La vicenda di Licata, rilanciata mediaticamente a livello nazionale, si inscrive in verità in una situazione di conflittualità forte all’interno di un comune. Ragioni e motivazioni di tipo diverso che spesso si intersecano e coesistono. Forse proprio per questo, complice il caldo e la settimana ferragostana, sono pochi gli interventi pubblici ufficiali di gruppi politici e associazioni.

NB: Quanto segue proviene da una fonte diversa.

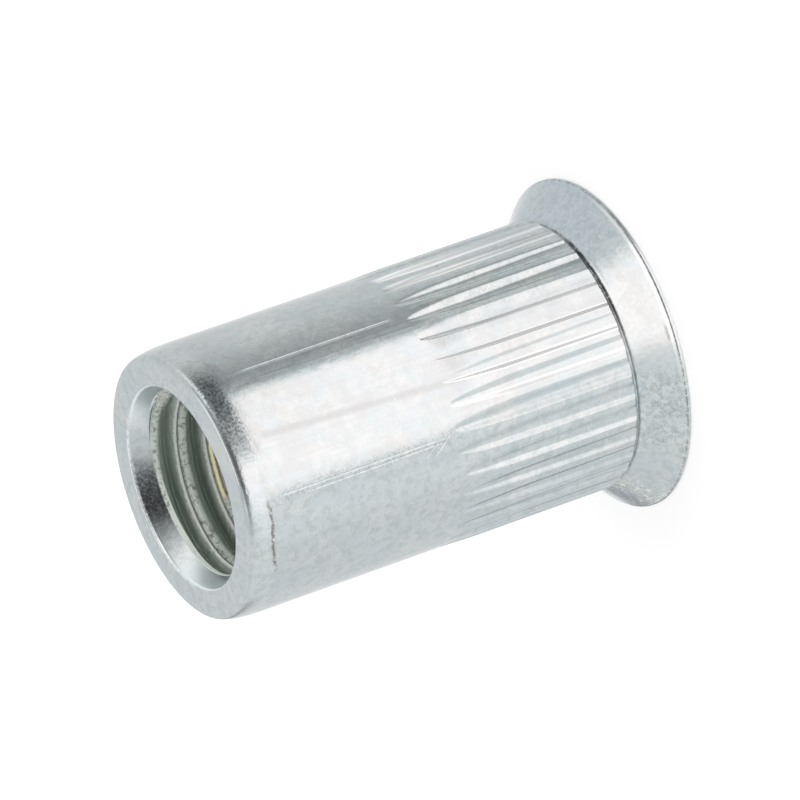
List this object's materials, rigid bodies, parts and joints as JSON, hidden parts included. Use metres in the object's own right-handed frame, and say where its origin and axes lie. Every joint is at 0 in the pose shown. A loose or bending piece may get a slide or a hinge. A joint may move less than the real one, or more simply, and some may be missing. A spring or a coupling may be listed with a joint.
{
  "type": "rivet nut",
  "caption": "Open-end blind rivet nut with a countersunk head, a ribbed shank, a thin folding wall and a metric thread in its far end.",
  "frame": {"origin": "middle of the flat face of the head, which the part stands on", "axes": "+Z along the axis from the head's face to the open end; a groove between two ribs lies 6 degrees from +X"},
  "size_m": [0.016, 0.016, 0.0225],
  "materials": {
    "zinc_plated_steel": "bright zinc plating over drawn steel, pale bluish grey, lightly mottled"
  },
  "bodies": {
    "root": {"rivet_nut": "zinc_plated_steel"}
  },
  "joints": []
}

Ma essa apre anche uno squarcio sulla situazione politica in Sicilia. Difficile l’azione amministrativa, specie se si perseguono obiettivi che non si sposano con alcuni interessi diffusi. Interessi personali, non di rado, lontani dal “bene comune”. I sindaci, spesso, sono soli. Le risorse economiche sono ridotte al lumicino, le amministrazioni di Stato e Regione appaiono lontane. Il Movimento politico per l’Unità di Sicilia ha proposto di «creare una rete di amministratori locali delle tante città che vivono situazioni di abusivismo al fine di non lasciarli soli nelle difficili battaglie da affrontare».

La battaglia per la legalità, spesso al di là di tante dichiarazioni di facciata, è un percorso irto e pieno di ostacoli.